Bei der letzten Publikumsfrage, nach der Förderung einer tierversuchsfreien Lehre, stürzte Frau Bauer sich dann in die absolute Unglaubwürdigkeit und zog mit sich auch ihr ach so bedeutendes Förderprojekt in den Abgrund. Tatsächlich sieht Frau Bauer für weitere Bemühungen um eine tierversuchsfreie Lehre nämlich gar keinen Grund. Studenten sollten schließlich anhand der Methoden ihrer jeweiligen Disziplin lernen.

Resümee: Lobbygespräch mit Publikum

Diese „Debatte“, die eigentlich eher als öffentliches Lobbygespräch zu bezeichnen ist, blieb hinter jeglichen Erwartungen zurück. Ein genauerer Blick auf den Gesprächsverlauf ergibt folgende einstimmige Aussagen der Gesprächspartner:
Tierversuche sollen und können nicht ersetzt werden. Das wäre auch nicht wünschenswert, da nur ein guter Methodenmix valide Ergebnisse erzielen kann.
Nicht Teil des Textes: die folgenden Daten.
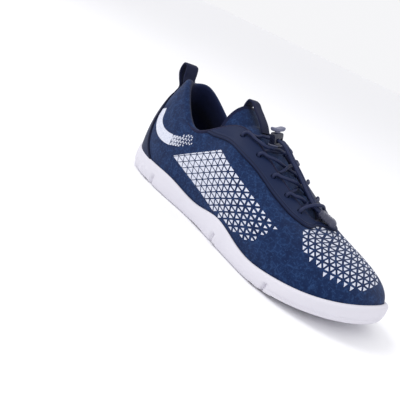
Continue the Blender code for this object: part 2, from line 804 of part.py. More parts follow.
def eyelet(row, side):
    """Station and share of an eyelet: side is -1 on the outer side and 1 on the inner."""
    station = EYELET_STATIONS[row]
    if side > 0:
        station = STATIONS - station
    at = np.array([station])
    return at, share_below_top(at, np.array([EYELET_INSET]))


def make_punches():
    """The eyelets' cutter, ten short pins that stand square to the skin."""
    pins = bmesh.new()
    for row in range(len(EYELET_STATIONS)):
        for side in (-1, 1):
            at, share = eyelet(row, side)
            centre = Vector(skin(at, share)[0])
            normal = Vector(skin_normal(at, share)[0])
            place = Matrix.Translation(centre) @ normal.to_track_quat("Z", "Y").to_matrix().to_4x4()
            bmesh.ops.create_cone(pins, cap_ends=True, segments=8, radius1=EYELET_BORE / 2,
                                  radius2=EYELET_BORE / 2, depth=CUT, matrix=place)
    return cutter("eyelet_punches", finish_mesh(pins, "eyelet_punches"))


def tongue_clear(at):
    """How far under the skin the tongue lies: under the wall, and lower towards the corner."""
    return WALL + 2 * GAP + TONGUE_DROP * ease(from_toe(at), *TONGUE_DROP_STATIONS)


def tongue_section(at, across):
    """The tongue's outer face between the two throat edges at a station, across from 0 to 1."""
    near_share = share_below_top(at, 0 * at)
    clear = -tongue_clear(at)
    near = off_skin(at, near_share, clear)
    far = off_skin(STATIONS - at, near_share, clear)
    width = np.linalg.norm(far - near, axis=-1, keepdims=True)
    slope = np.radians(column("slope", at))
    over_x, over_y = outward(top_edge, at)
    up = np.stack([0 * at, -over_y * np.cos(slope), np.sin(slope)], -1)
    back_x, back_y = outward(top_edge, STATIONS - at)
    down = np.stack([0 * at, -back_y * np.cos(slope), np.sin(slope)], -1)
    crown = TONGUE_CROWN + (TONGUE_SINK - TONGUE_CROWN) * ease(at, COLLAR_CORNER, SUNK_FROM)
    reach = crown[:, None] * width
    s = across[:, None]
    return ((1 - s) ** 3 * near + 3 * (1 - s) ** 2 * s * (near + up * reach)
            + 3 * (1 - s) * s**2 * (far + down * reach) + s**3 * far)


def tongue_overlap(at):
    return TONGUE_OVERLAP * (1 - 0.25 * ease(from_toe(at), 3.5, 5.0))


def tongue_top():
    """Along and up to the middle of the tongue's top edge, which stands past the throat."""
    crown = tongue_section(np.array([COLLAR_CORNER]), np.array([0.5]))[0]
    lift = math.radians(TONGUE_LEAN)
    return crown[0] - TONGUE_RISE * math.cos(lift), crown[2] + TONGUE_RISE * math.sin(lift)


def make_tongue():
    """The padded tongue under the throat, which stands up out of the collar."""
    body = bmesh.new()
    across_steps = 8
    under_steps = 2
    start = COLLAR_CORNER

    def under(u, v):
        at = start + (STATIONS - 2 * start) * u
        share = share_below_top(at, tongue_overlap(at) * v)
        return off_skin(at, share, -tongue_clear(at))

    def over(u, v):
        return tongue_section(start + (TOE - start) * u, v)

    rim = []
    for step in range(under_steps, 0, -1):
        rim.append(under(np.array([0.0]), np.array([step / under_steps]))[0])
    for step in range(across_steps + 1):
        rim.append(over(np.array([0.0]), np.array([step / across_steps]))[0])
    for step in range(1, under_steps + 1):
        rim.append(under(np.array([1.0]), np.array([step / under_steps]))[0])
    rim = np.array(rim)
    top_x, top_z = tongue_top()
    foot_z = rim[0][2] - 0.0015
    high_z = foot_z + (top_z - foot_z) * 4 / 3
    s = np.linspace(0, 1, len(rim))[:, None]
    ends = [np.array([[top_x + 0.002, -TONGUE_HALF_WIDTH, foot_z]]),
            np.array([[top_x, -TONGUE_HALF_WIDTH, high_z]]),
            np.array([[top_x, TONGUE_HALF_WIDTH, high_z]]),
            np.array([[top_x + 0.002, TONGUE_HALF_WIDTH, foot_z]])]
    top = ((1 - s) ** 3 * ends[0] + 3 * (1 - s) ** 2 * s * ends[1]
           + 3 * (1 - s) * s**2 * ends[2] + s**3 * ends[3])

    def free(u, v):
        place = np.rint(v * (len(rim) - 1)).astype(int)
        return top[place] + (rim[place] - top[place]) * u[:, None]

    def strip(u, v):
        return under(u, 1 - v)

    add_sheet(body, 2 * THROAT_STEPS, under_steps, strip)
    add_sheet(body, THROAT_STEPS, across_steps, lambda u, v: over(u, v))
    add_sheet(body, 3, len(rim) - 1, free)
    made = piece("tongue", finish_mesh(body, "tongue"), SHOE, NAVY_KNIT)
    shell(made, TONGUE, -1)
    return made


def on_tongue(station, across, distance):
    """A point off the tongue's outer face, between the throat edges."""
    step = 0.01
    at = np.array([station])
    here = np.array([across])
    along = tongue_section(at + step, here) - tongue_section(at - step, here)
    over = tongue_section(at, here + step) - tongue_section(at, here - step)
    normal = np.cross(along[0], over[0])
    return tongue_section(at, here)[0] + normal / np.linalg.norm(normal) * distance


def over_eyestay(row, side, ahead=0.0, inset=EYELET_INSET, lift=0.0):
    """The middle of a cord that lies on the eyestay, at an eyelet or some way ahead of it."""
    station = EYELET_STATIONS[row] + ahead
    if side > 0:
        station = STATIONS - station
    at = np.array([station])
    share = share_below_top(at, np.array([inset]))
    return off_skin(at, share, np.array([OVERLAY_GAP + OVERLAY + GAP + CORD / 2 + lift]))[0]


def lace_strand(row, side):
    """A strand from an eyelet over the throat edge and the tongue to the far edge's next row."""
    ahead = EYELET_STATIONS[row + 1] - EYELET_STATIONS[row]
    lead = STRAND_LEADS[row]
    far = 0.5 + 0.5 * side * (STRAND_END - 1)
    clear = CORD / 2 + GAP
    points = [
        over_eyestay(row, side, lift=STRAND_CLEAR),
        over_eyestay(row, side, 0.6 * lead * ahead, 0.4 * EYELET_INSET, STRAND_CLEAR),
        over_eyestay(row, side, lead * ahead, 0.02 * EYELET_INSET, STRAND_CLEAR),
        on_tongue(EYELET_STATIONS[row] + 0.5 * (1 + lead) * ahead, 0.5, clear + STRAND_CLEAR),
        on_tongue(EYELET_STATIONS[row + 1], far, clear),
    ]
    return smooth_route(points, TUBE_STEPS)


def make_crossings():
    """The four crossings of the lace over the tongue, each two strands joined where they cross."""
    for row in range(len(EYELET_STATIONS) - 1):
        name = "lace_crossing_" + str(row + 1)
        outer = tube_mesh(name, lace_strand(row, -1), CORD / 2)
        inner = tube_mesh(name + "_inner", lace_strand(row, 1), CORD / 2)
        made = piece(name, outer, SHOE, SLATE_CORD)
        boolean(made, cutter(name + "_inner", inner), "UNION")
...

Die Verantwortung für eine Reduktion des Tierverbrauchs liegt in der Ausbildung der Wissenschaft und lässt sich insofern nur durch Einflussnahme der Politik auf diese erreichen. Außerdem liegt die Verantwortung für den Tierverbrauch sowieso bei den Tierschutzbeauftragten der Tierversuchskommission und nicht bei Politik oder Wissenschaft.
Schließlich sind auch die Haltungsbedingungen der Versuchstiere zufrieden stellend. Alle Eingriffe sind ausreichend reglementiert und kontrolliert.